Sebagaimana diketahui bahwa biaya operasional untuk menjalankan partai saat ini tidak murah. Ratusan miliar dikeluarkan untuk menjaga agar partai mempunyai citra di mata masyarakat. Tentu biaya sebesar itu tidak bisa ditanggung oleh seorang yang memiliki kekayaan tanggung. Untuk bisa membiayai partai hanyalah para pengusaha besar. Tak heran bila Prabowo Subianto selain karena ia memiliki tuah dan dianggap sebagai pemersatu partai, juga karena ia seorang pengusaha, yang semuanya membuat ia tetap dipertahankan sebagai pengambil kebijakan sentral di Partai Gerindra.
Keempat, adanya anggapan tidak pentingnya menjadi ketua umum oleh kader partai. Kader partai berkata demikian sebab mereka lebih sibuk mengurus dirinya dalam pemilu yang menggunakan sistem proporsional terbuka. Untuk menjadi wakil rakyat, mereka harus bekerja keras agar bisa mendulang suara. Tidak hanya uang yang dikeluarkan namun mereka juga harus bersaing dan bergelut dengan kawannya sendiri, sesama caleg.
Selepas pemilu membuat mereka lelah. Lelah tidak hanya dalam bersiasat politik namun juga mengeluarkan uang. Untuk itu mereka tidak peduli pada pencalonan ketua umum. Justru dalam kongres atau munas mereka lebih memilih menjadi tim sukses agar bisa memperoleh keuntungan finansial.

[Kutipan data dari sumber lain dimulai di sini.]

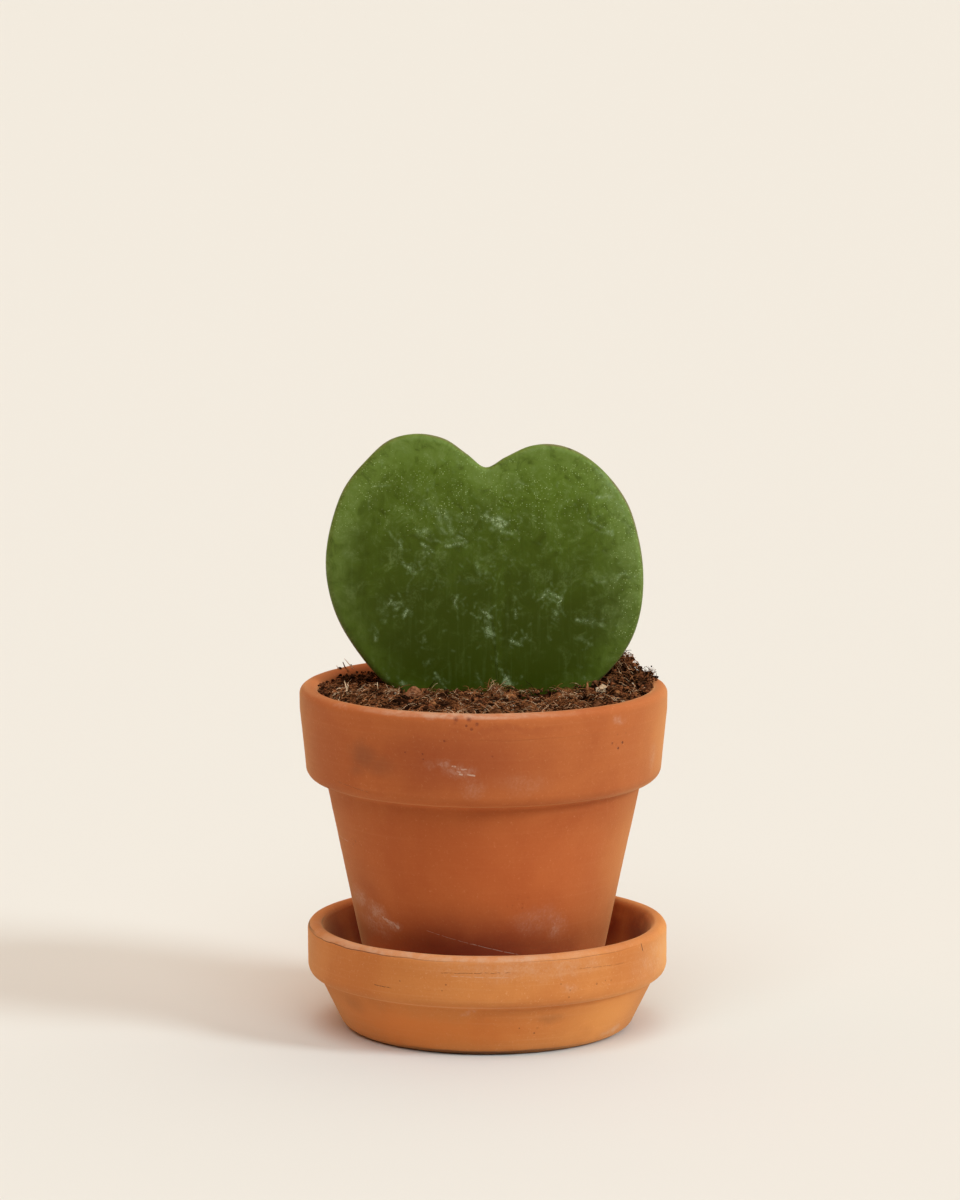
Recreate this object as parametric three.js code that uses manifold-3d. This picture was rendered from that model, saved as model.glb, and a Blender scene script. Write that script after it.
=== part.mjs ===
// A single heart-shaped hoya leaf standing in potting soil, in a banded clay pot on a clay saucer.
// Millimetres, +Z up, -Y towards the viewer. The origin is the centre of the saucer's flat base.
import * as THREE from 'three';
import { mergeVertices } from 'three/addons/utils/BufferGeometryUtils.js';
import Module from 'manifold-3d';

const wasm = await Module();
wasm.setup();

// ---- Driving dimensions ----------------------------------------------------------------------
const TURN_STEPS = 48;            // sides of every turned piece
const GAP = 0.3;                  // clearance round a piece that sits in another one

// Saucer: radii from its own axis, heights from the table.
const SAUCER_BASE_R = 34.9;
const SAUCER_BASE_ROUND = 4.0;
const SAUCER_NECK_R = 41.4;       // where the cone of the body meets the band
const SAUCER_NECK_Z = 13.2;
const SAUCER_NECK_ROUND = 1.0;
const SAUCER_BAND_Z = 13.3;
const SAUCER_BAND_R = 44.05;
const SAUCER_BAND_ROUND = 2.9;
const SAUCER_RIM_R = 44.2;
const SAUCER_RIM_Z = 26.1;
const SAUCER_RIM_ROUND = 1.8;
const SAUCER_MOUTH_R = 40.5;      // inner edge of the rim
const SAUCER_FLOOR_Z = 5.5;
const SAUCER_FLOOR_R = 36.0;
const SAUCER_FLOOR_ROUND = 3.0;

// Pot: radii from its own axis, heights from the table. It stands a little off the saucer's centre.
const POT_X = -0.9;
const POT_FOOT_R = 26.9;
const POT_FOOT_ROUND = 1.2;
const POT_NECK_R = 38.6;          // where the cone of the body meets the band
const POT_NECK_Z = 61.4;
const POT_NECK_ROUND = 1.4;
const POT_BAND_Z = 62.1;
const POT_BAND_R = 43.2;
const POT_BAND_ROUND = 3.2;
const POT_BELLY_R = 44.9;         // the band leans out up to here, then stands upright
const POT_BELLY_Z = 78.9;
const POT_BELLY_ROUND = 6.0;
const POT_RIM_R = 45.0;
const POT_RIM_Z = 84.7;
const POT_RIM_ROUND = 2.05;
const POT_MOUTH_R = 40.8;         // inner edge of the rim
const POT_SHOULDER_R = 35.2;      // inner wall, level with the foot of the band
const POT_FLOOR_THICK = 6.0;
const POT_FLOOR_Z = SAUCER_FLOOR_Z + POT_FLOOR_THICK;
const POT_FLOOR_R = 24.0;
const POT_FLOOR_ROUND = 4.0;
const DRAIN_R = 6.0;

// Leaf: across the pot (x from the pot's axis) and up (z from the table), drawn flat.
const LEAF_OUTLINE = [
  // right lobe, from the notch round to the soil
  [0.5, 137.6], [5.5, 140.3], [11.5, 143.0], [17.5, 143.3], [23.5, 141.3], [29.5, 136.5],
  [34.5, 129.2], [37.6, 120.5], [38.8, 111.5], [38.0, 102.5], [35.4, 94.9], [30.8, 88.0],
  // narrow end in the soil, down to the swollen foot of the leaf stalk
  [24.0, 81.8], [15.5, 76.2], [9.2, 72.0], [8.3, 68.0], [8.7, 63.0],
  [6.2, 60.8], [3.6, 62.8], [3.8, 68.0], [2.4, 72.0], [-6.0, 75.4], [-16.0, 79.6],
  // left lobe, from the soil back up to the notch
  [-24.3, 84.8], [-31.3, 92.9], [-35.8, 100.6], [-38.1, 108.5], [-38.5, 115.5], [-37.2, 123.8],
  [-34.0, 132.6], [-29.0, 139.2], [-23.0, 144.2], [-16.0, 146.0], [-9.5, 144.6], [-4.0, 140.9],
];
const LEAF_STEPS = 72;            // points round the finished outline
const LEAF_HEART = [1.5, 108.0];  // the middle that the blade swells towards
const LEAF_MIDRIB = 3.0;          // x that the blade bends back from, on both sides
const LEAF_Y = 0.5;               // where the leaf passes through the soil's surface
const LEAF_LEAN = 0.045;          // it leans back by this much for each millimetre up
const LEAF_BEND = 0.0015;         // its sides bend back by this times their distance squared
const LEAF_EDGE_HALF = 1.5;       // half thickness just inside the rounded margin
const LEAF_HEART_HALF = 2.1;      // half thickness in the middle
const LEAF_MARGIN = 1.6;          // width of the rounded margin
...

Faktor-faktor di ataslah yang membuat sosok tua tetap bercokol di tubuh partai politik. Bila kita menganut paham demokrasi secara liar, bila sosok tua itu tetap mencalonkan diri sebagai ketua umum, kemauan mereka tetap sah dan dijamin oleh undang-undang maupun AD/ART partai, namun bila ditinjau dari etika dan masa depan politik dan partai, kemauan sosok-sosok tua itu jelas merugikan sebab gelagat mereka tetap bertahan bukan untuk kebaikan bangsa dan negara namun untuk kepentingan politik yang menguntungkan mereka.